Núria se instaló en el edificio nada más casarse en 1958. Con 89 años, no intuye ninguna ventaja a las nuevas viviendas que el Ayuntamiento prometió: “Han pasado ya 20 años de aquello. ¡Mejor haría en construir una residencia bien chula y que nos lleve a todos! Por muy rápido que vaya, no tardará menos de cinco años en tener los pisos. ¿Dónde estaré entonces?”. Núria muestra su casa, impoluta. “Los pisos están bastante bien… Mire, aquí donde está el comedor, pasará la calle”, señala.
Otros inquilinos admiten que la perspectiva de que el inmueble acabe demoliéndose les ha disuadido a costear reparaciones. Jero expone el caso de su abuelo, en el bloque desde hace décadas: “Él estaba por arreglar la casa pero, como decían lo del desalojo, lo ha ido dejando. Es de lo que se queja. ¿Vas a gastar un dinero para que luego te echen? El piso está mal. Las puertas no encajan porque las paredes se hinchan. Hace unos días, tuvimos que tirar abajo la puerta de la cocina porque se quedó atascada”.
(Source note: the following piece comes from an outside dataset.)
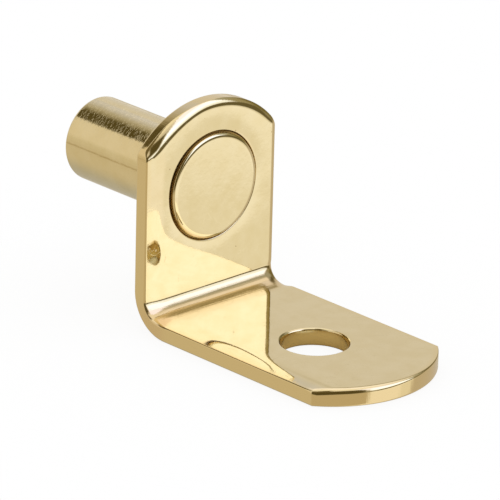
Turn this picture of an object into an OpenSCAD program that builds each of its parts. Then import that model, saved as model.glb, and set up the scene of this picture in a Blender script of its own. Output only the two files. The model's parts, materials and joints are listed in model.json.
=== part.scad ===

Los planos prevén que se alce un inmueble de 12 plantas cuando se tire el actual, impregnado de un aire anticuado, si bien conserva un aspecto sólido. “No entiendo por qué nos echan, porque los pisos no están mal“, observa Silvia, sin omitir deficiencias. “Las ventanas aún son de madera y se han reventado cañerías que son de plomo. En la escalera se hace lo mínimo, porque gastarse un pastón no serviría para nada y es un problema. ¿Pero nos sacarán de aquí algún día?”, pregunta.
También queda por resolver si se ofrecerá realojo a quienes han llegado en los últimos años. Pese a estar sentenciados, los domicilios no han dejado de arrendarse, bajo aviso de que pueden expropiarse en cualquier momento. Rosa, la portera, se aloja en la comunidad desde 2008, siete años después de la fecha que distingue a los inquilinos que, a priori, aspiran a una vivienda de quienes quedarían excluidos. “Dijeron que no dejarían a nadie en la calle… A ver si es verdad”, confía.